On to present business. I am not politically active when it comes to my version of vegetarianism, though I am always happy to explain it to inquirers (who have been nothing but courteous and complimentary, by the way). What it comes down to for me is 1) I’m not pleased with the meat industry’s treatment of animals, however much my girl Temple Grandin has succeeded in improving it; and 2), most importantly, it is an ethical position relative to the world food supply: you can feed more people with grain than you can with meat. If we all ate less meat and were generous with what we didn’t eat fewer people would be hungry. I say it’s an ethical stance because I don’t believe for a second that I am lessening world hunger by not eating any meat but fish. It’s a lifestyle choice that keeps me close to my concerns with hunger and poverty and hopefully encourages other people to do the same.
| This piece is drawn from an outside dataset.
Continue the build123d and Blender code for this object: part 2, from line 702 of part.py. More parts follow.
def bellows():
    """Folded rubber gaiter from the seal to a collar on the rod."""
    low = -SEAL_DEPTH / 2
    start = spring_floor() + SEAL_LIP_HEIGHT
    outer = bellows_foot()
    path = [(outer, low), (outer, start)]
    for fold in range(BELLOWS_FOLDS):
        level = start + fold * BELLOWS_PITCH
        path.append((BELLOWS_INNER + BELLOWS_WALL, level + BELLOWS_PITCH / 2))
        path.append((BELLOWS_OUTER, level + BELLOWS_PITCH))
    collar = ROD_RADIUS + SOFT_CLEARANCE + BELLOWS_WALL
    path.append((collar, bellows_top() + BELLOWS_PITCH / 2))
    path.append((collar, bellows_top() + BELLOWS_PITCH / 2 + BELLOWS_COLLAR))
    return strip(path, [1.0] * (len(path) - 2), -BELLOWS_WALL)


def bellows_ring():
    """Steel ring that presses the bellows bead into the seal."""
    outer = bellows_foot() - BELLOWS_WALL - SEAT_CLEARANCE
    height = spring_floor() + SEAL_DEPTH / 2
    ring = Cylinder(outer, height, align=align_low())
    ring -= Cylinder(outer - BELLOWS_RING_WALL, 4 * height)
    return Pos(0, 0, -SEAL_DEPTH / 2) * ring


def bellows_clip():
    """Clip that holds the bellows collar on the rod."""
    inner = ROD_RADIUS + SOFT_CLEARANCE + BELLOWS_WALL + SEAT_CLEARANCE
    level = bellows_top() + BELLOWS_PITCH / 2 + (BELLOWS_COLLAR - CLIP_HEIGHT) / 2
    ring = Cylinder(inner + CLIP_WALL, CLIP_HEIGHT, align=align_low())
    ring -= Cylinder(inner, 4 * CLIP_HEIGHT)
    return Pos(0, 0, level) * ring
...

Which is why I was on www.goveg.com* the other day–my food choices make me periodically curious about what PETA is up to and if there is any new and interesting research or thinking. Whereupon I clicked on “Fishing Hurts” and learned about a 2003 study that indicated fish feel pain, anxiety, and fear as they are being killed. I also read a number of articles on the site explaining that conditions in fisheries and farms are inhumane to fish, and that far from being brainless little nothings they have social structures and emotional relations to one another that are similar to mammals. I did some googling and found mention of another study from the University of Montana. I don’t fully understand the science, but a researcher there maintains that the physiological responses the 2003 study claims indicated fear were nothing more than reflexes of some sort and reasserted the long-held (by me, too) assumption that fish do not suffer in their deaths.  The 2003 study looks reputable but the Montana one is in a journal of a title that makes me suspect it is tied in with the fish industry.  So honestly I don’t know where to go with this one.  Do fish suffer or don’t they (and if they don’t feel pain, are there other issues with the dignity of their lives?)?  Then there’s also the issue of massive water pollution, chemicals, etc. that all make their way into our fish.
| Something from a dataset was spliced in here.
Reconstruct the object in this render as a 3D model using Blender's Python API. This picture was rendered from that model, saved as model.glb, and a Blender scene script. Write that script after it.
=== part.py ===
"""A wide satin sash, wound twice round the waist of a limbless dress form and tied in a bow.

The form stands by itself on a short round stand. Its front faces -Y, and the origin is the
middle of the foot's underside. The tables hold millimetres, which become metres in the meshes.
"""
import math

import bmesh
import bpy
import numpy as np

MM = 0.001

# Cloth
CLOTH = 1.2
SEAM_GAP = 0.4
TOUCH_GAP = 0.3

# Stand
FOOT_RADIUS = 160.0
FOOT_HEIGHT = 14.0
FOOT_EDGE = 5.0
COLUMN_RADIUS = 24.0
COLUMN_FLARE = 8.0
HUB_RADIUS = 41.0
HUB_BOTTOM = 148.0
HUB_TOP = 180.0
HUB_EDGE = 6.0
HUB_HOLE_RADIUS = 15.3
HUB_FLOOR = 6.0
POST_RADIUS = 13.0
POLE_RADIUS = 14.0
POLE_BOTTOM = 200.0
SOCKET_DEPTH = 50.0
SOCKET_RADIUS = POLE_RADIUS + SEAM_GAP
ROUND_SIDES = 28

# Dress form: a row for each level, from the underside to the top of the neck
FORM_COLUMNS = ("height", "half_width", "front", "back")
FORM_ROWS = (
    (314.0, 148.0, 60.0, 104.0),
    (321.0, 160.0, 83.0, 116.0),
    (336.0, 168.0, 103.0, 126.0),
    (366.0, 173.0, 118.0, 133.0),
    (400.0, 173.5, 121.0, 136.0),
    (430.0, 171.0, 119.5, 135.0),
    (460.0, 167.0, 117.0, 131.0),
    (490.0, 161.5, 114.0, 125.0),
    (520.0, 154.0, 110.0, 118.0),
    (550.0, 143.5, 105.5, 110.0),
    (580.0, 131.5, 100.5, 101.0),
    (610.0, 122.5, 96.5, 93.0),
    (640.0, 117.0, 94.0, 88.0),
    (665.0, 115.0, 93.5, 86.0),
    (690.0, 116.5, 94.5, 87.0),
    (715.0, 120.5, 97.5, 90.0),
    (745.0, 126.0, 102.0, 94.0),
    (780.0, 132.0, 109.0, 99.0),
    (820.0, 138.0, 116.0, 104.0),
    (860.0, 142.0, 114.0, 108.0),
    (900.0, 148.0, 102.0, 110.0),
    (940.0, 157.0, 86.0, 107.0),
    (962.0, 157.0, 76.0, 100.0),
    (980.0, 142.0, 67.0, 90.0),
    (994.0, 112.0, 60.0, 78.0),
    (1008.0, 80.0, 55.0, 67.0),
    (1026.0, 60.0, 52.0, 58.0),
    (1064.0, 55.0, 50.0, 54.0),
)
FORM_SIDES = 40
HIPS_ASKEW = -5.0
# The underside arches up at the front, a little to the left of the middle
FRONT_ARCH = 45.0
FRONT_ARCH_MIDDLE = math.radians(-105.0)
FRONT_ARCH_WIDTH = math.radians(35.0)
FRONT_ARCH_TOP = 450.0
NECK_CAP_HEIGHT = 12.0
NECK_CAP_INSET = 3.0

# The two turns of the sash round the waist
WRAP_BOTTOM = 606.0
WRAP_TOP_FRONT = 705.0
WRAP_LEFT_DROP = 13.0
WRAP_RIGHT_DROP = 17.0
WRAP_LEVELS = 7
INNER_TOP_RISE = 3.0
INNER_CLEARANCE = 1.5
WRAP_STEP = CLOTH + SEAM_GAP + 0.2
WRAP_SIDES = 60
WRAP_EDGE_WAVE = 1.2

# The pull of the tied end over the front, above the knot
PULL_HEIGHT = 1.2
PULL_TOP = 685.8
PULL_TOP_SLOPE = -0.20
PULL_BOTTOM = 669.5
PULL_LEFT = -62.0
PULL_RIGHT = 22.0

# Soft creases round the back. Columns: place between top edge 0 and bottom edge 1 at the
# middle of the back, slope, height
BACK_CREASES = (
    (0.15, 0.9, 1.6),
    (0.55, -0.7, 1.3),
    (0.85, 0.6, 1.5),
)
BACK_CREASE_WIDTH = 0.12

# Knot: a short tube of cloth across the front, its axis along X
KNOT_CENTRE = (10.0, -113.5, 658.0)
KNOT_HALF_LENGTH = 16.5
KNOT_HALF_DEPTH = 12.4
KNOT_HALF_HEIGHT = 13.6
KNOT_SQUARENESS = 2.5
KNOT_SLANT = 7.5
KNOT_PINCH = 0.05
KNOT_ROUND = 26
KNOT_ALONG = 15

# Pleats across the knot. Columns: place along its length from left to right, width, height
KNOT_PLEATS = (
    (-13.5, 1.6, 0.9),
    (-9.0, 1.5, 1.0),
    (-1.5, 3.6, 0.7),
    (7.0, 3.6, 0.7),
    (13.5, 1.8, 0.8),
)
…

Attic Man suggested that if the fish industry bothers me I should also be looking to take dairy off the table, as the issues there are similar, and in that case, we know chickens and cattle don’t like being stuffed into small, airless spaces.  I responded that I feel my body needs dairy, but that fish is really optional (though very, very loved), and that I’ve made my peace with dairy because I am not able to afford free range, organic, etc. (I try to as often as I can, esp. because my body does better with hormone-free milk).  I am all about what people’s bodies seem to be telling them.  But I don’t know if this is a satisfactory position ethically or not.  I don’t know how much the fact that I LOVE fish and dairy plays into things.  I love poultry but gave up that…I even eventually gave up locally hunted venison (yum).

For the record I am not against killing animals as long as we need them (and we mostly don’t) and that the killing is done quickly, compassionately, and as painless as possible.

I’m thinking about giving up fish and seafood for Lent to enter a period of discernment about it.  Any thoughts?

*Yes, this woman is from my alma mater.